Reproduce the material that follows, please, but only from its first line to the line containing "NOTCH_EDGE_COLUMNS = (-0.12, -0.04, 0.04, 0.12)", inclusive.
· · · · · · ·
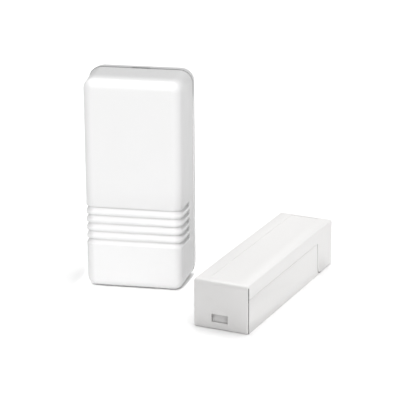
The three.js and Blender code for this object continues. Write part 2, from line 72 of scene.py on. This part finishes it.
# One groove as (height from its upper lip, depth): a steep wall under the lip, then a long slope out.
GROOVE_SHAPE = [
    (0.06, 0.0), (0.01, 0.03), (-0.02, 0.12), (-0.06, 0.45), (-0.1, 0.65), (-0.18, 0.75), (-0.35, 0.79),
    (-0.6, 0.76), (-0.9, 0.66), (-1.2, 0.53), (-1.45, 0.39), (-1.7, 0.22), (-1.9, 0.09), (-2.0, 0.03),
    (-2.12, 0.0),
]

# ---------------------------------------------------------------- mesh steps and edges, in millimetres
FILLET_STEPS = 12
INNER_FILLET_STEPS = 4
CORNER_STEPS = 8
PLAIN_ROWS = [6.0, 11.0, 16.0, 38.0, 46.0, 54.0, 62.0, 70.0]    # the skin's rows outside the grooves
PLAIN_COLUMNS = [6.0, 9.0, 12.0]                                # and its columns outside the notch
NOTCH_EDGE_COLUMNS = (-0.12, -0.04, 0.04, 0.12)                 # columns on both sides of its edge

# The post inside the cover that presses the tamper plunger: its place, and its end as (radius, along).
POST = {"x": -1.5, "z": 56.2, "end": 12.3, "radius": 1.6, "fillet": 0.5, "sides": 32}
POST_END = [(0.02, 0), (1.35, 0), (1.53, 0.07), (POST["radius"], 0.25)]
POST_FILLET_STEPS = 5

WELD_DISTANCE = 0.0005      # points of the shell this close become one
SLIVER_AREA = 1e-7          # square millimetres; smaller faces are dropped
CAD_WELD_DISTANCE = 0.001
EDGES = {"magnet_base": 0.05, "magnet_cover": 0.06, "sensor_base": 0.12}   # edge rounding of CAD nodes
PLAIN_EDGE = 0.1                                                            # and of the others
THIN_NODES = ("antenna_wire", "cell_negative_spring", "reed_blade_lower", "reed_blade_upper")   # not rounded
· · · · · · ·
§ The completed task:
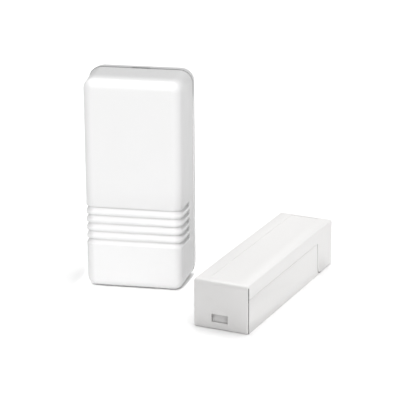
The three.js and Blender code for this object continues. Write part 2, from line 72 of scene.py on. This part finishes it.
# One groove as (height from its upper lip, depth): a steep wall under the lip, then a long slope out.
GROOVE_SHAPE = [
    (0.06, 0.0), (0.01, 0.03), (-0.02, 0.12), (-0.06, 0.45), (-0.1, 0.65), (-0.18, 0.75), (-0.35, 0.79),
    (-0.6, 0.76), (-0.9, 0.66), (-1.2, 0.53), (-1.45, 0.39), (-1.7, 0.22), (-1.9, 0.09), (-2.0, 0.03),
    (-2.12, 0.0),
]

# ---------------------------------------------------------------- mesh steps and edges, in millimetres
FILLET_STEPS = 12
INNER_FILLET_STEPS = 4
CORNER_STEPS = 8
PLAIN_ROWS = [6.0, 11.0, 16.0, 38.0, 46.0, 54.0, 62.0, 70.0]    # the skin's rows outside the grooves
PLAIN_COLUMNS = [6.0, 9.0, 12.0]                                # and its columns outside the notch
NOTCH_EDGE_COLUMNS = (-0.12, -0.04, 0.04, 0.12)                 # columns on both sides of its edge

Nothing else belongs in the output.